Mustang is currently trading at $0.051 per share, or 50% higher than their lows in May.
The company's focus remains on the Montepuez ruby field in Mozambique, where it recently revealed that it had swelled its inventory to 120,397 cts.
Mustang is therefore comfortably on schedule to meet its target of 200,000cts in time for its first closed bid tender in October this year.
Ruby demand is being driven from the U.S., Europe, India, Thailand and China, with prices up by over 60% in the past eight years.
Mustang is therefore strategically positioned to fill this void.

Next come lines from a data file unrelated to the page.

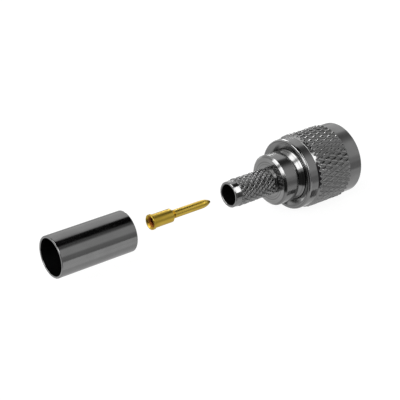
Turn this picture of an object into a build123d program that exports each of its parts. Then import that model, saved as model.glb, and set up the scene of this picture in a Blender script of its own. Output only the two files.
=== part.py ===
"""A crimp coaxial plug with a knurled coupling nut, its loose centre contact and its crimp ferrule.

Millimetres. +X points out of the mating end, +Z is up, and the origin is the centre of the
coupling nut's mating face. The contact and the ferrule lie on the plug's axis behind the stem,
in the order in which they go onto the cable.
"""
from build123d import *
import os
from math import cos, pi, sin

# Coupling thread, bored to its minor diameter
thread_major_diameter = 9.6
thread_depth = 0.55
thread_relief_depth = 0.05
thread_relief_width = 1.1

# Coupling nut
nut_length = 11.35
nut_wall = 1.02
nut_front_band = 2.75
nut_front_chamfer = 0.2
nut_rear_band = 2.1
nut_rear_step = 0.07
nut_rear_corner = 0.45
nut_corner_steps = 3
nut_mouth_edge = 0.06
nut_running_clearance = 0.1

# Diamond knurl of the nut, cut by crossing helical grooves
nut_knurl_count = 42
nut_knurl_half_rows = 5
nut_knurl_lead_length = 0.3
nut_knurl_rise = 0.28
nut_knurl_depth = 0.35
nut_knurl_seat_depth = 0.3

# Flange and front shell of the body, inside the nut
flange_step = 0.7
flange_length = 2.43
flange_inset = 0.57
flange_end_play = 0.25
shell_room = 0.75
shell_recess = 1.25
shell_wall = 0.5
shell_edge = 0.12
insulator_seat_step = 0.2

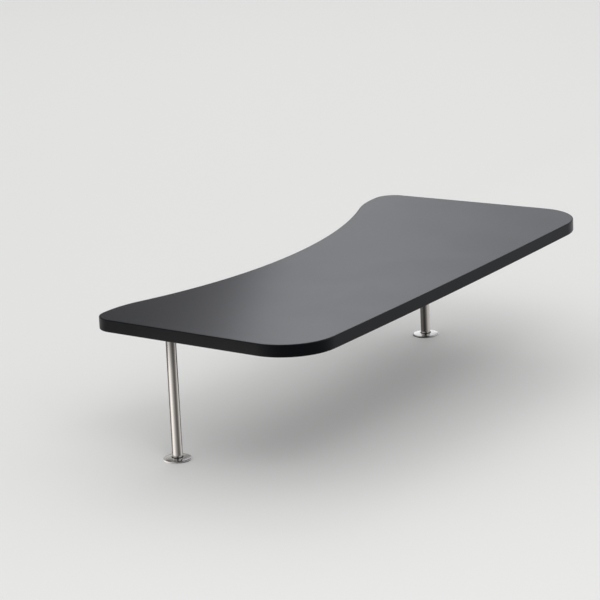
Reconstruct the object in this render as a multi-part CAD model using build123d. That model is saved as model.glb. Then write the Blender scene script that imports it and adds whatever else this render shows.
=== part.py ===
from build123d import *
import math
import os

# A lap tray on two posts that drop into flanged sockets, all sizes in millimetres
# Origin: midway between the two posts, level with the faces that the flanges lie on
# +X runs from the left post to the right one, +Y towards the hollow edge, +Z up

# Tray board outline, seen from above
post_spacing = 650.0
front_overhang = 63.5
back_overhang = 49.0
front_reach = 256.0
back_reach = 93.0
front_bow = 5.5
front_corner_radius = 72.0
back_corner_radius = 29.0
horn_flat = 5.0
horn_shoulder_radius = 160.0
belly_radius = 730.0

# Tray board layers
top_height = 199.0
board_thickness = 17.0
laminate_thickness = 0.5
edge_band_thickness = 2.0
edge_arris_radius = 1.2

# Posts
post_diameter = 14.0
post_wall = 1.5

# Round plates that hold the posts under the board
plate_diameter = 64.0
plate_thickness = 3.0
plate_rim_chamfer = 0.8
boss_wall = 5.0
boss_length = 11.0
boss_weld_radius = 1.5
plate_screw_count = 4

# Countersunk screws that hold the plates
plate_screw_diameter = 4.0
plate_screw_head_diameter = 7.6
plate_screw_head_height = 2.4
plate_screw_length = 15.0
plate_screw_tip = 3.0
plate_screw_slot_width = 1.1
plate_screw_slot_span = 4.4
plate_screw_slot_depth = 1.6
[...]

Mining in the Montepuez field can provide low-cost and high-margin operations, with Montepuez ruby deposits typically <15 metres from surface, free-digging and simple to process with potential for good in-situ grades.

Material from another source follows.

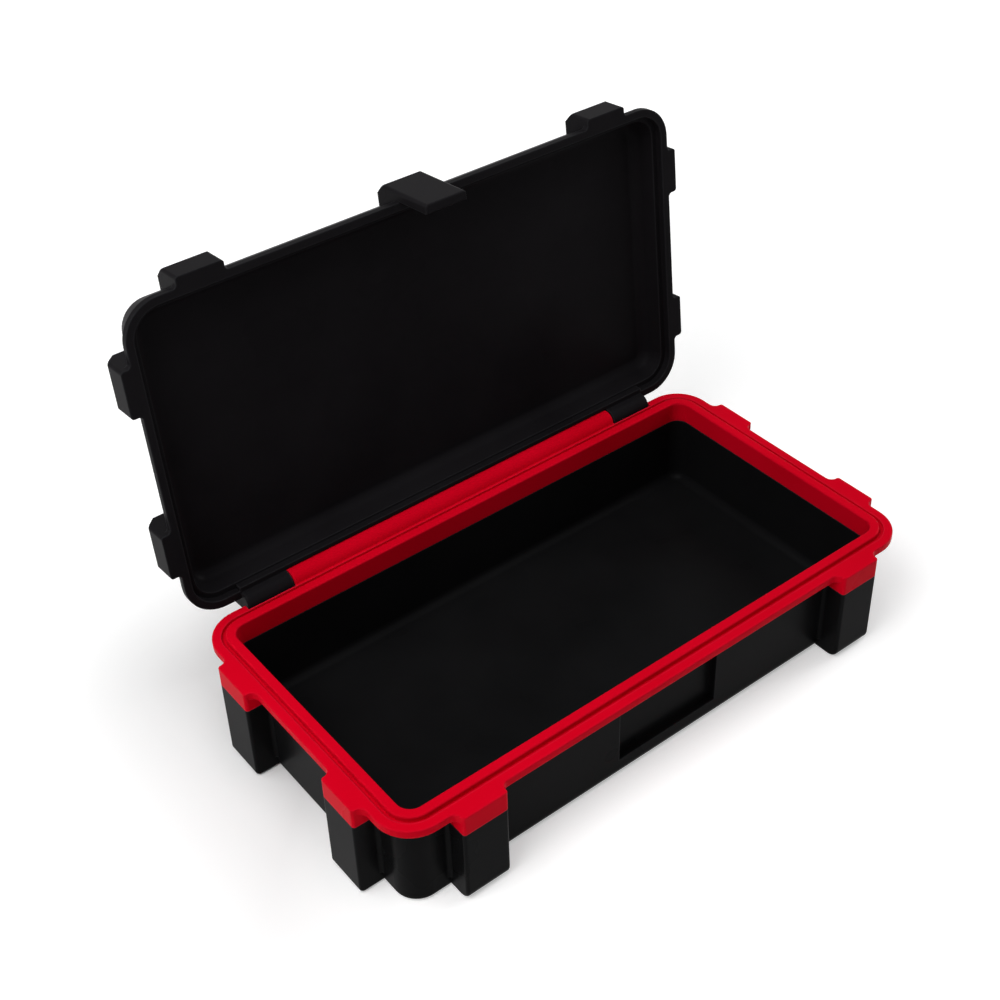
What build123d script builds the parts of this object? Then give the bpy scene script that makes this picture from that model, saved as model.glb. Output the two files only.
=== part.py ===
from build123d import *
import os

# Plastic pencil box with a hinged lid, in millimetres.
# X runs along the box, Y from front to back, Z up from the table.

# Rim outline, shared by tub, frame and lid
rim_half_x = 104.4
rim_half_y = 55.6
rim_radius = 12.6
band_tall = 7.2
flange_thick = 3.1
ridge_rise = 0.75
groove_near = 3.0
groove_far = 4.4
groove_deep = 1.2
ridge_round = 0.6

# Tub
split_height = 28.8
wall_inset = 4.5
bore_inset = 7.75
floor_thick = 2.2
long_bottom_round = 3.7
end_bottom_round = 1.6
well_bottom_round = 3.0

# Corner blocks
block_stand = 3.5
block_wide = 16.0
block_in_x = 26.9
block_in_y = 26.6
block_flare = 3.2
foot_flare = 1.4
block_round = 1.0
block_root = 2.0
edge_round = 0.4
flange_round = 0.6

# Finger recess in the front wall
recess_half = 20.3
recess_low = 7.3
recess_deep = 2.6
recess_backing = 1.65
recess_cheek = 2.0

# Tongue that seats the frame in the tub
tongue_wide = 1.2
tongue_deep = 1.6
tongue_gap = 0.1
tongue_below = 0.2
tongue_end = 1.5

# Hinge
hinge_up = -0.2
hinge_out = 1.6
knuckle_r = 3.7
knuckle_in = 35.4
ear_gap = 0.4
ear_long = 17.0
ear_root = 8.0
ear_round = 0.7
knuckle_round = 0.5
swing_gap = 0.4
lid_open = 95.9
pin_r = 1.2
pin_in_knuckle = 10.5
pin_in_ear = 10.6
pin_run = 0.06
pin_end_gap = 0.5
pin_bevel = 0.25
stop_gap = 0.3
stop_lean = 0.2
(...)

Highlighting the pathway to market, next door neighbour Gemfields (LON:GEM) generated US$225 million in ruby sales up to December 2016 - which was all during the exploration period.
Before the 2009 discovery of the Montepuez field, supply was highly fragmented and unreliable, and was sourced from countries such as Myanmar, Afghanistan and Madagascar.

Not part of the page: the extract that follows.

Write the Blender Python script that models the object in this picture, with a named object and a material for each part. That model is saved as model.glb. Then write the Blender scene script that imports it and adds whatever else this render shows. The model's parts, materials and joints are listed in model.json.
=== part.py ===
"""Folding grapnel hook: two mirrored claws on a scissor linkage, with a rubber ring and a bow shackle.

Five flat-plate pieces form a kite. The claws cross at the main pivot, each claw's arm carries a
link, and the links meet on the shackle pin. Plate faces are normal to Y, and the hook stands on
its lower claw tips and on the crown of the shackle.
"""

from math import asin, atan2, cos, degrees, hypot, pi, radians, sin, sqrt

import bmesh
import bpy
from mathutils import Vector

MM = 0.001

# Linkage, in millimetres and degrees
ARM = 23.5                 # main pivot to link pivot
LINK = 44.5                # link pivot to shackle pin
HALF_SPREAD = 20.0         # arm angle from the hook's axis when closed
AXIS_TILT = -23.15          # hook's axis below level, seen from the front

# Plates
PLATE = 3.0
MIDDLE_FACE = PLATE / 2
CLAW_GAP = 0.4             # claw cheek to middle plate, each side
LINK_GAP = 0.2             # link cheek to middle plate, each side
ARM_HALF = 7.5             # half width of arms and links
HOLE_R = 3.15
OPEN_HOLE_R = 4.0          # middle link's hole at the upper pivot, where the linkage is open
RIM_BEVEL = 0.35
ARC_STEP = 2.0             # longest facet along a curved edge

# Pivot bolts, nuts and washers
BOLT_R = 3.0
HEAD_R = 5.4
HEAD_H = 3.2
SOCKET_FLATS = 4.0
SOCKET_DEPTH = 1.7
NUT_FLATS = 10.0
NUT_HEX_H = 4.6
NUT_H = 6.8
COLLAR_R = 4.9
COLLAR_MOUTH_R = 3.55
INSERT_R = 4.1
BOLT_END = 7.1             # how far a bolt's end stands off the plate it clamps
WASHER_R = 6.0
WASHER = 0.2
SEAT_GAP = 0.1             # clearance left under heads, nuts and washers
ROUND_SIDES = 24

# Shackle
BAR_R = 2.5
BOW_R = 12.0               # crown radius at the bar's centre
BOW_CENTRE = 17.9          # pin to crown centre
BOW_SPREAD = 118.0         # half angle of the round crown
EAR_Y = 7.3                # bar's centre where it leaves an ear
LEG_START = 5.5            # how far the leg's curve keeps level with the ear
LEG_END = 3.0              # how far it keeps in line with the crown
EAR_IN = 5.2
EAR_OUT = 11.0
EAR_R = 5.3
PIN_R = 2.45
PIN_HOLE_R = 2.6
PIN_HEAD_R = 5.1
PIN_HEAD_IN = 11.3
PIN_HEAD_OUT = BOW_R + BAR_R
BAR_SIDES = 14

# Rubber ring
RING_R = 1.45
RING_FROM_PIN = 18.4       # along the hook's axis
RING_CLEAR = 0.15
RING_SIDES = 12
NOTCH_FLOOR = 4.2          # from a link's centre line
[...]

The consistency of supply from Montepuez provides Mustang with the opportunity to deliver product into the rapidly growing ruby market.
Mustang now has work underway to select a safe-house facility and tender location, which are expected to be finalised within two months.
Mustang is one of only two listed ruby miners in the world, along with Gemfields.
Gemfields currently has a market valuation of circa $300 million, with Mustang just $25 million.